Kordiv Pencegahan, Partisipasi Masyarakat dan Humas Bawaslu Bali, Ketut Ariyani, membuka ruang diskusi tentang pentingnya keterlibatan generasi muda dalam proses demokrasi. Jadi, demokrasi tidak sebatas ketika mereka masuk ke bilik suara di TPS saja.
“Tahu tidak kalau kalian itu bisa menentukan bagaimana kurikukum pelajaran nanti diterapkan di sekolah? Semua itu sumbernya dari keputusan politik lho,” ujarnya kepada siswa.
Ariyani menguraikan, pelanggaran pemilu seperti politik uang, manipulasi data, hingga penyebaran hoaks masih menjadi tantangan serius. Karena itu, pemilih pemula harus diberi pemahaman bahwa mereka bukan sekadar objek, melainkan subjek penting dalam menentukan arah bangsa. Langkah konkret yang bisa dilakukan pemilih muda, termasuk para pelajar ini, mulai dari memastikan terdaftar dalam DPT, mengenali calon pemimpin secara kritis, hingga berani menolak aksi politik uang.

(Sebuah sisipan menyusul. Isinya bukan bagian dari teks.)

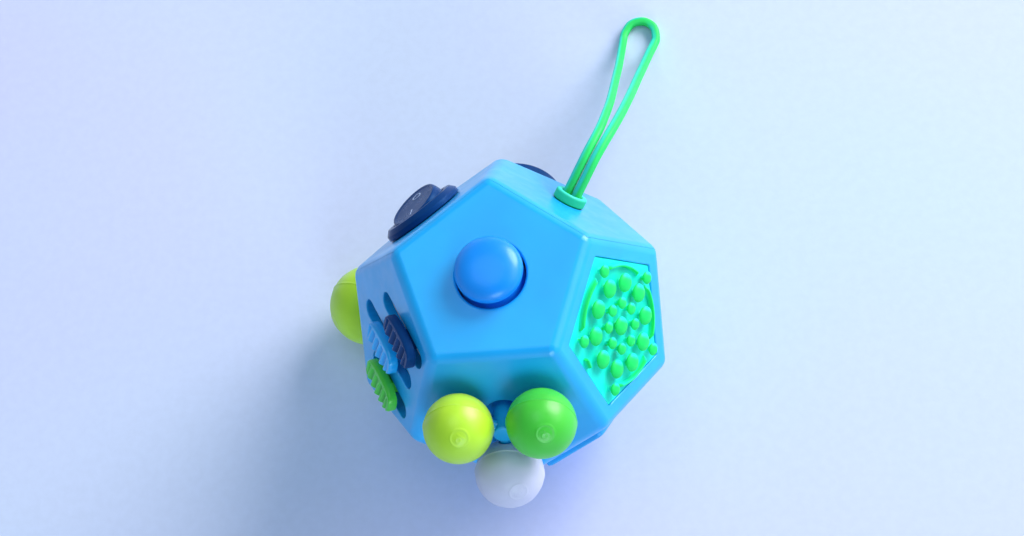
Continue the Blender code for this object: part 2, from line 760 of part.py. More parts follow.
def make_buttons():
    face = FACE["button"]
    for k, (x, y) in enumerate(circle_places(5, BUTTON_ORBIT, 90)):
        pivot = make_pivot(f"button_{k + 1}", face, (x, y, 0))
        profile = dome(BUTTON, BUTTON_TOP - 0.8, BUTTON_TOP, 2.4, 3)
        profile += [(BUTTON, -2.6), (BUTTON + 0.8, -2.6), (BUTTON + 0.8, -3.5), (0, -3.5)]
        material = ("navy", "lime", "green", "turquoise", "white")[k]
        place(turned(f"button_{k + 1}", profile, 16), pivot, material)
    place(prism("button_mat", 5, 17.6, -6.4, -5.1), face, "turquoise")
    place(prism("button_backplate", 5, 16.2, -8.0, -6.7), face, "inner_white")


def make_thumb_plate():
    face = FACE["thumb"]
    x, y = PLATE_HALF_LENGTH, PLATE_HALF_WIDTH
    plate = box("thumb_plate", (-x, -y, SEAT_GAP), (x, y, PLATE_TOP))
    place(plate, face, "shell_blue", rotation=(0, 0, PLATE_TURN))
    bevel = plate.modifiers.new("Round", "BEVEL")
    bevel.width = 0.8 * MM
    bevel.segments = 2
    hollow = ball("thumb_hollow", HOLLOW, 64, (0, 0, PLATE_TOP + HOLLOW - 0.9))
    cut(plate, helper(hollow, face))


def make_wheels():
    face = FACE["wheel"]
    axle = (0, 0, WHEEL_DEPTH)
    teeth = []
    for k in range(32):
        radius = WHEEL if k % 4 in (0, 1) else WHEEL - 0.7
        angle = 2 * pi * (k + (0.15 if k % 2 else -0.15)) / 32
        teeth.append((radius * cos(angle), radius * sin(angle)))
    for k in range(3):
        pivot = make_pivot(f"wheel_{k + 1}", face, ((k - 1) * WHEEL_PITCH, 0, WHEEL_DEPTH))
        wheel = outline_plate(f"wheel_{k + 1}", teeth, -WHEEL_THICK / 2, WHEEL_THICK / 2)
        place(wheel, pivot, ("lime", "navy", "white")[k], rotation=(0, 90, 0))
        bore = rod(f"wheel_bore_{k + 1}", 1.3, (-3, 0, 0), (3, 0, 0))
        cut(wheel, helper(bore, pivot))
    place(rod("wheel_axle", 1.0, (-10.2, 0, 0), (10.2, 0, 0)), face, "steel", axle)
    bracket = place(box("wheel_bracket", (-10.4, -3.5, -8.4), (10.4, 3.5, 1.4)), face, "inner_white", axle)
    cut(bracket, helper(box("bracket_gap", (-8.6, -8, -7.2), (8.6, 8, 3)), face, axle))
    cut(bracket, helper(rod("bracket_bores", 1.2, (-12, 0, 0), (12, 0, 0)), face, axle))


def make_base():
    pivot = make_pivot("spin_ring", FACE["base"])
    top = -0.4
    profile = [
        (SPIN_INNER, top - 0.2),
        (SPIN_INNER + 0.2, top),
        (12.9, top),
        (13.1, top - 0.2),
        (13.1, -2.6),
        (14.4, -2.6),
        (14.4, -3.8),
        (SPIN_INNER, -3.8),
    ]
    ring = place(turned("spin_ring", profile, 32, ring=True), pivot, "navy")
    for k, (x, y) in enumerate(circle_places(3, 10.2, 90)):
        dimple = ball(f"dimple_{k + 1}", 3.2, 12, (x, y, 2.0))
        cut(ring, helper(dimple, pivot))
    cap = [(0, 0), (6.5, 0), (6.9, -0.4), (6.9, -3.8), (1.3, -3.8), (1.3, -1.5), (0, -1.5)]
    place(turned("base_cap", cap, 24), pivot, "shell_blue")
    plate = place(prism("base_plate", 5, 18.2, -5.6, -4.2), FACE["base"], "inner_white")
    cut(plate, helper(prism("screw_hole", 16, 1.3, -7, -3), FACE["base"]))
    screw = [(0, -1.8), (1.0, -1.8), (1.0, -5.8), (2.6, -5.8), (2.4, -7.2), (0, -7.4)]
    place(turned("base_screw", screw, 16), pivot, "steel")


clear_scene()
PARTS = new_collection("twelve_sided_fidget_toy")
CUTTERS = new_collection("cutters")
MATERIALS = {name: make_material(name) for name in COLORS}
FACE = {name: make_face_empty(name) for name in FACES}
SLIDER_FRAME = make_pivot("slots", FACE["slider"], turn=SLOT_TURN)
make_shells()
make_joystick()
make_spinner()
make_bristle_pad()
make_sliders()
make_rocker()
make_lanyard()
make_dial()
make_thumb_ball()
make_buttons()
make_thumb_plate()
make_wheels()
make_base()
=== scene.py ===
"""The look of the twelve-sided fidget toy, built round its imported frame.

Sizes are in millimetres until a helper scales them to metres. Each face has a matrix, with +Z out of
the face, +Y up the face and +X across it. A piece is drawn in its face's frame, like the solid that it
replaces.
"""

import json
from math import acos, atan2, cos, pi, radians, sin, sqrt

import bmesh
import bpy
from mathutils import Matrix, Vector


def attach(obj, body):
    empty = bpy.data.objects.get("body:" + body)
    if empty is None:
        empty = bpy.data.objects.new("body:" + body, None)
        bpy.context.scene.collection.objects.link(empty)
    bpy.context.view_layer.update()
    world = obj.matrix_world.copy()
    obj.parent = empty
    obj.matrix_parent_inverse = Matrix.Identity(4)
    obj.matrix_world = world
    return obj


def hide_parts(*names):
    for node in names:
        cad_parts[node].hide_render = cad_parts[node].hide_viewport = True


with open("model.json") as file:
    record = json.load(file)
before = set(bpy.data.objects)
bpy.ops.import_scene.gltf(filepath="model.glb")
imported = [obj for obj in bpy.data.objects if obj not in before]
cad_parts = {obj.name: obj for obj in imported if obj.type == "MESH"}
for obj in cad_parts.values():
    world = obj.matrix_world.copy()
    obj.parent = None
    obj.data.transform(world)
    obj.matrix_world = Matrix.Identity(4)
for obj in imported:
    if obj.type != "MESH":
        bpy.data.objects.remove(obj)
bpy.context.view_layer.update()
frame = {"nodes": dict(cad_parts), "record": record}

MM = 0.001
EDGE = 28.0
# The inradius of a regular dodecahedron whose edge is 1
UNIT_INRADIUS = 1.113516
INRADIUS = EDGE * UNIT_INRADIUS
TILT = acos(1 / sqrt(5)) * 180 / pi
WALL = 2.2
EDGE_ROUND = 2.0
# How far each bowl is set back from the parting line
SEAM = 0.05
# Azimuth and polar angle of each face's outward normal, in degrees
FACES = {
    "joystick": (270, 0),
    "rocker": (126, TILT),
    "slider": (198, TILT),
    "spinner": (270, TILT),
    "bristle": (342, TILT),
    "lanyard": (54, TILT),
    "dial": (90, 180 - TILT),
    "ball": (162, 180 - TILT),
    "button": (234, 180 - TILT),
    "thumb": (306, 180 - TILT),
    "wheel": (18, 180 - TILT),
    "base": (270, 180),
}
FRONT_BOWL = ("spinner", "joystick", "slider", "bristle", "button", "thumb")
BACK_BOWL = ("dial", "rocker", "lanyard", "ball", "wheel", "base")


def face_matrix(name):
    azimuth, polar = FACES[name]
    turn = Matrix.Rotation(radians(azimuth + 90), 4, "Z") @ Matrix.Rotation(radians(polar), 4, "X")
    normal = turn @ Vector((0, 0, 1))
    return Matrix.Translation((normal + Vector((0, 0, 1))) * INRADIUS * MM) @ turn


def at(base, location=(0, 0, 0), turn=0.0, tilt=0.0):
    """base, shifted, then turned about its +Z and tilted about its own +Y: millimetres and degrees."""
    shifted = base @ Matrix.Translation(Vector(location) * MM)
    return shifted @ Matrix.Rotation(radians(turn), 4, "Z") @ Matrix.Rotation(radians(tilt), 4, "Y")


FACE = {name: face_matrix(name) for name in FACES}
SLOTS_FRAME = at(FACE["slider"], turn=18)


# ---------------------------------------------------------------- camera

camera_data = bpy.data.cameras.new("camera")
camera_data.sensor_width = 36
camera_data.lens = 73.05
camera_data.clip_start, camera_data.clip_end = 0.01, 50
camera = bpy.data.objects.new("camera", camera_data)
camera.rotation_mode = "QUATERNION"
# Along the axis of the camera's turn, as long as its angle in radians
camera_turn = Vector((-0.341241, -0.133555, 0.0522115))
camera.location = (0.06166, -0.15597, 0.49736)
camera.rotation_quaternion = Matrix.Rotation(-camera_turn.length, 4, camera_turn).to_quaternion()
bpy.context.scene.collection.objects.link(camera)
bpy.context.scene.camera = camera


# ---------------------------------------------------------------- materials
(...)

“Siapa yang suka main game? Kalau di game ada yang harus dilindungi kan untuk menang? Nah itu demokrasi, musuh-musuh yang menyerang itu adalah politik uang, hoaks dan lainnya,” pesannya memberi analogi.
Mungkin karena mudah dicerna, perumpamaan itu memantik perhatian para siswa, salah satunya yang bernama Wira. Dia spontan berceletuk, “Kalau kalah kita ulang lagi bu.”
Menanggapi hal itu, Ariyani tersenyum dan menjelaskan kalau demokrasi yang tidak dilindungi dan rusak tidak akan semudah itu diperbaiki dan diulang.
“Kalau demokrasi sudah rusak? Imbasnya sekolah kalian bisa jadi mahal, mungkin beras dan kuota kalian juga mahal, diperbaiki pun waktunya lama, emangnya mau nggak ada kuota sampai saat itu?” balasnya jenaka yang disambut tawa siswa.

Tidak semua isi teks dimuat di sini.